Can he even vote for Luke in November?

It's kind of late in what city government folk call the "street repaving season," but guess which relatively new resident of Pittsburgh is getting a brand new paving job done on the street right outside of his brand new house? I'm not saying that it's Mike Tomlin. But it's Mike Tomlin.

Do you think the Boy Mayor is trying to score some primo seats, compliments of the new head coach?

And speaking of dogs . . .

When did really small white dogs become a women's accessory? I don't get it.

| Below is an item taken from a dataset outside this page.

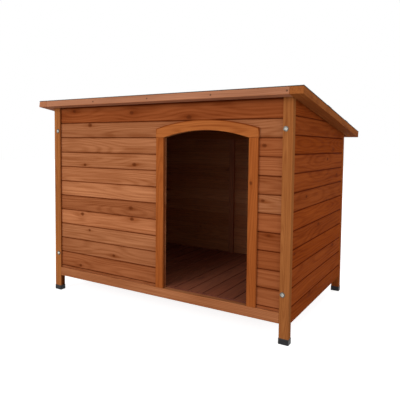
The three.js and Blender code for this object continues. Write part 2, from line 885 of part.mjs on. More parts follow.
function addProp() {
  const [pivotY, pivotZ] = propRoofPivot;
  const half = propWidth / 2;
  const arm = acrossOf(
    [
      [pivotY - propLength, pivotZ - half],
      ...armRoundEnd(propRoofPivot, half),
      [pivotY - propLength, pivotZ + half],
    ],
    [propInner, propOuter],
  );
  const hole = propScrewHole(propInner - propThickness, propOuter + propThickness);
  piece(roof, "prop_arm", "inside", cut(arm, hole));

  const headInner = propOuter + seatGap;
  const screw = new THREE.LatheGeometry(
    [
      [0, crossBattenOuter - propScrewDepth + seatGap],
      [propScrewRadius, crossBattenOuter - propScrewDepth + seatGap],
      [propScrewRadius, headInner],
      [propScrewHeadRadius, headInner],
      [propScrewHeadRadius, headInner + propScrewHeadSide],
      [propScrewHeadFlatRadius, headInner + propScrewHeadHeight],
      [0, headInner + propScrewHeadHeight],
    ].map(([radius, x]) => new THREE.Vector2(radius, x)),
    boltSides,
  );
  screw.rotateZ(-Math.PI / 2).translate(0, pivotY, pivotZ);
  piece(roof, "prop_pivot_screw", "zinc", screw);

  const clipTop = deckUnderside - seatGap;
  const clipInner = propOuter + seatGap;
  const clipCentre = pivotY - propLength + clipFromEnd;
  const clip = deepOf(
    [
      [propInner, clipTop - clipThickness],
      [clipInner, clipTop - clipThickness],
      [clipInner, clipTop - clipDrop],
      [clipInner + clipThickness, clipTop - clipDrop],
      [clipInner + clipThickness, clipTop],
      [propInner, clipTop],
    ],
    [clipCentre - clipLength / 2, clipCentre + clipLength / 2],
  );
  piece(roof, "prop_clip", "zinc", clip);
}

// An L whose seat is square to the raised prop, with a lip behind it.
function addCatch() {
  const down = propReach.clone().normalize();
  const back = new THREE.Vector2(down.y, -down.x);
  const half = propWidth / 2;
  const at = (along, deep) => {
    const place = propSeat.clone().addScaledVector(back, along).addScaledVector(down, deep);
    return roofToHouse(hingeRoofY - place.x, hingeRoofZ + place.y);
  };
  const lipNear = half + 2 * seatGap;
  const lipFar = lipNear + catchLipWidth;
  const outline = [
    at(-half - catchSeatLead, 0),
    at(-half - catchSeatLead, catchDepth),
    at(lipFar, catchDepth),
    at(lipFar, -catchLipHeight),
    at(lipNear, -catchLipHeight),
    at(lipNear, 0),
  ];
  const across = [crossBattenOuter + catchSideClearance, cornerBattenInner - seatGap];
  piece(dogHouse, "prop_catch", "inside", acrossOf(outline, across));
}

addProp();
addCatch();

// The two hinge lines at rest, in the house's frame: a point, a direction and a range.
dogHouse.userData.joints = {
  roofLift: { point: [0, hingeY, hingeZ], axis: [-1, 0, 0], rangeDegrees: [0, roofOpenDegrees] },
  propSwing: {
    point: [0, ...roofToHouse(...propRoofPivot)],
    axis: [1, 0, 0],
    rangeDegrees: [0, propSwingDegrees],
  },
};

export default dogHouse;
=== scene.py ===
"""Wooden dog house with boarded walls, an arched doorway and a lean-to roof that lifts.

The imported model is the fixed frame. Every stick of timber, every board and every fitting is made
here as its own closed shape, in metres, in that frame, and is dressed with a worked-out finish.
"""

import json
import logging
import math
from dataclasses import dataclass, field, replace
from enum import Enum
from functools import cache, partial

import bmesh
import bpy
import numpy as np
from mathutils import Matrix, Vector


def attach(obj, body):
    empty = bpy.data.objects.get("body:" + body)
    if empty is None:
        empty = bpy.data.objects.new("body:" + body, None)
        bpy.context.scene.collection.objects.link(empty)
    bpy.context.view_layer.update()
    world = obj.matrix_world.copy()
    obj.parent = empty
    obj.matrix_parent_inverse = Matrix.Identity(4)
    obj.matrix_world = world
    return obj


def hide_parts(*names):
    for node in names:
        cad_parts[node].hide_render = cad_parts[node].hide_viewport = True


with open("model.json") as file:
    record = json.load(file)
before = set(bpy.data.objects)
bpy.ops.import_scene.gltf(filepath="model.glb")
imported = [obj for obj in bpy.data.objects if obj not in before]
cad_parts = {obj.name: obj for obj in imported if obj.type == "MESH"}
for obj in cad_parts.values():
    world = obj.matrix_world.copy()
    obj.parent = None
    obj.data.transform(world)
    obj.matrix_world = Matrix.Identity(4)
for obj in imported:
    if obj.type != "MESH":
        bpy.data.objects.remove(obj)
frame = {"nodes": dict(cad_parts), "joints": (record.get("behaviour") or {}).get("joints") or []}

LOG = logging.getLogger("dog_house")
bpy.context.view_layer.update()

Array = np.ndarray
Pair = tuple[float, float]
Triple = tuple[float, float, float]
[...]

Wednesday, September 5, 2007

About best friends . . .

I've been thinking about Fritz. A lot. Fritz was my dog during the "most important years of my life." My "transitional years." And after I finally moved into my first apartment in college, Fritz came to live with me. We lived together for a couple of years while he grew very old, and deaf, and blind, and finally he just couldn't keep defying death just to be there for me. So, I still think about him. Sometimes more than others. Lately, a lot. I've started looking at dogs online for the first time since Fritz (although in his day, you didn't look at dogs "online"). When I was looking earlier tonight, the tears were just rolling down my face and dripping onto my shirt. It's so transparent. I'm losing someone, something very important to me (even though it's the natural order of things, to be sure, and I know that). But here I am looking at online dogs and getting weepy over the ones that look like Fritz.

And it had to be in the fall.

Tuesday, September 4, 2007

Does Brooklyn have another tree that we can borrow?

My new job is in the Hill District. People my age and older may know about the great TV show in the 80s called "Hill Street Blues." The "NYPD Blue" of its time, if you will. Like NYPD Blue, it was created by Steven Bochco, who attended Carnegie Mellon and who based Hill Street Blues on the Hill District, presumably the Pittsburgh Police Zone 2 Station, which I drive by everyday. If you remember the show, and even if you don't, let me tell you that the Hill District is depressing. Boarded-up houses and storefronts everywhere. And no trees. Seriously, it's so sunny in the Hill because there are no big, leafy trees lining the street or scattered about in people's yards. There are no trees. When I'm driving to work, I pass through Oakland and all of its trees and vitality, and then as I pull up to work, I can see some of the taller buildings beaming ahead in nearby downtown. But in the Hill . . . there's just sun, and heat, and there are no trees. When I'm there, I really have no idea where I am. I'm not even sure that I know what I'm doing there.

Saturday, September 1, 2007

End of summertime blues

It is September first, and it is an absolutely perfect, beautiful day in Pittsburgh. I'm told by people who know weather that this weekend, we are expected to have some of the best weather in the country. Despite what everyone thinks or says, we do get some of the good stuff here nestled among the hills and the river valleys of Southwestern Pennsylvania, in the gateway between the East Coast and the Midwest.

As glorious as the weather is, today marks the beginning of fall for me. I can feel it. So, while I relish the perfection of the day, deep down inside of me somewhere, there will be a little itch of discomfort that knows summer is over. It abandons me every year. But I always forgive it.